Short exercise:
Everything from the first line to the line containing "from FreeCAD import Vector" is to be repeated exactly; nothing past it.

Given material:
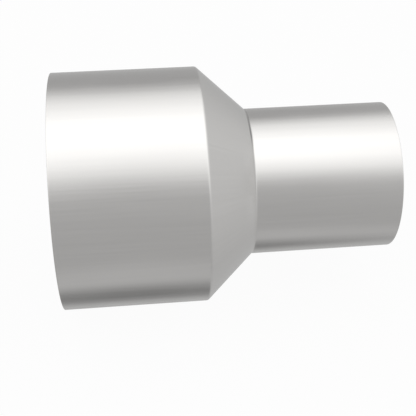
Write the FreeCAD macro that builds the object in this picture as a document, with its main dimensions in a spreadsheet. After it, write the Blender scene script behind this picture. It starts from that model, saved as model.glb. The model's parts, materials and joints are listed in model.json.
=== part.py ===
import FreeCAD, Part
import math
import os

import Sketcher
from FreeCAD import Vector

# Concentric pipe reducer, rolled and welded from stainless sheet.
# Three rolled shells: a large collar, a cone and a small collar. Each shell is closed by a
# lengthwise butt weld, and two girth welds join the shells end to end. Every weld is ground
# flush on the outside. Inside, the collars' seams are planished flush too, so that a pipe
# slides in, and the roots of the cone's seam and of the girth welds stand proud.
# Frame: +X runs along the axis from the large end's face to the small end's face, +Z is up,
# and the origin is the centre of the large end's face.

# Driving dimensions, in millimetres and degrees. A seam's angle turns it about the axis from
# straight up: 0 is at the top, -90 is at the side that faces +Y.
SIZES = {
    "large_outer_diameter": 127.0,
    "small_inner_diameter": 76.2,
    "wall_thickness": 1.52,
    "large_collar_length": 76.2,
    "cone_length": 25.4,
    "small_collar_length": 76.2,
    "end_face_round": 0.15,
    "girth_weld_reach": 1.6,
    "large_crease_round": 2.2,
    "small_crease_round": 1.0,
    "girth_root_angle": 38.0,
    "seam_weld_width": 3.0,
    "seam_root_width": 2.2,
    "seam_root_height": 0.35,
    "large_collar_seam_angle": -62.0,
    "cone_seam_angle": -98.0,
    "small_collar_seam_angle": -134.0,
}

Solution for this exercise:
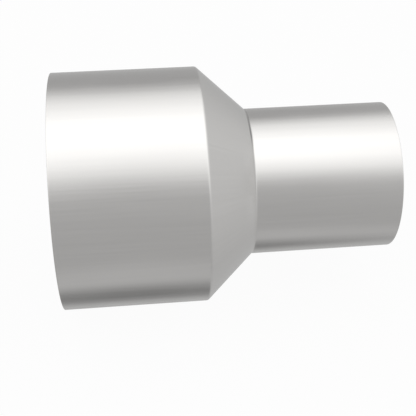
Write the FreeCAD macro that builds the object in this picture as a document, with its main dimensions in a spreadsheet. After it, write the Blender scene script behind this picture. It starts from that model, saved as model.glb. The model's parts, materials and joints are listed in model.json.
=== part.py ===
import FreeCAD, Part
import math
import os

import Sketcher
from FreeCAD import Vector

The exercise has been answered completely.